NetServer is the IBM software that's used for Windows networking. When someone uses Windows Networking to access the IFS (such as mapping a drive letter to an IFS location.) With NetServer, your IBM i system looks like another node on the Windows Network.

There's also QNTC, which allows IBM i to connect to other windows machines on the network.
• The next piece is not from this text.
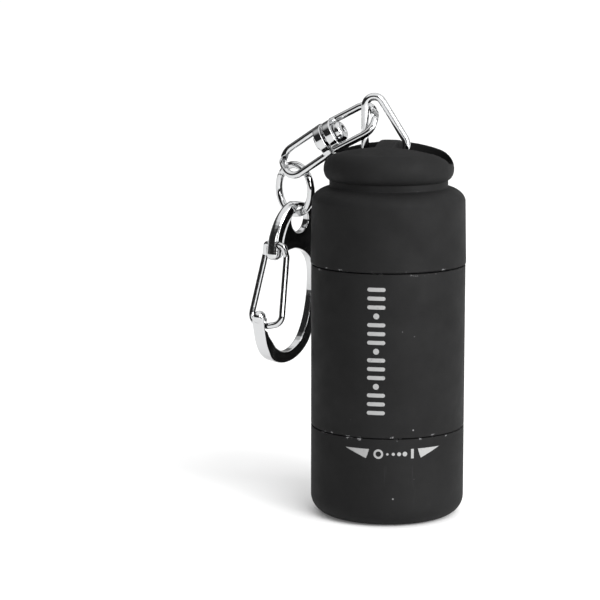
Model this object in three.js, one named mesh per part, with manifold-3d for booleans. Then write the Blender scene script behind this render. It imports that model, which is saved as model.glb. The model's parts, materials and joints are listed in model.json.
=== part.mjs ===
// Keychain flashlight: a small rubber-coated torch with a USB plug under its tail cap,
// a wire bail in the cap's pocket, and a swivel, ring and snap clasp hanging from the bail.
// Millimetres, +Z up. The torch stands on its lens end; X is the axis the bail swings about
// and -Y is the front. The origin is on the torch's axis, at the plane of the head's rim.
import * as THREE from 'three';
import { mergeVertices } from 'three/addons/utils/BufferGeometryUtils.js';
import Module from 'manifold-3d';

const wasm = await Module();
wasm.setup();

// ---- Driving dimensions -------------------------------------------------------------
const SEGMENTS = 44;              // facets round the torch
const SEAM = 0.12;                // half of the dark gap between two shells
const RUNNING_GAP = 0.2;          // radial gap between parts that turn or slide

const HEAD_R = 9.92;
const HEAD_TOP = 11.6;            // seam between head and barrel
const HEAD_CORNER = 2.35;         // rounded rim round the lens
const BARREL_R = 9.92;
const BARREL_TOP = 32.6;          // seam between barrel and tail cap
const BORE_R = 8.6;               // inside of the barrel and of the head's socket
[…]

Although this technically isn't NetServer, it does share a lot of code with NetServer, and often uses NetServer settings (I suspect the password is one of them.) If all is configured properly, you can access a windows server from the IFS under /QNTC/servername/sharename/path/to/file.ext

Anyway, since Windows Networking uses a different form of encryption, et al, from what IBM uses for it's passwords, when you set/change your password, under the covers it will encrypt it according to the NetServer style and save it as a "net server password" (in addition to the normal encryption and storage used by IBM i itself.)

Certain password levels delete the netserver passwords for security purposes.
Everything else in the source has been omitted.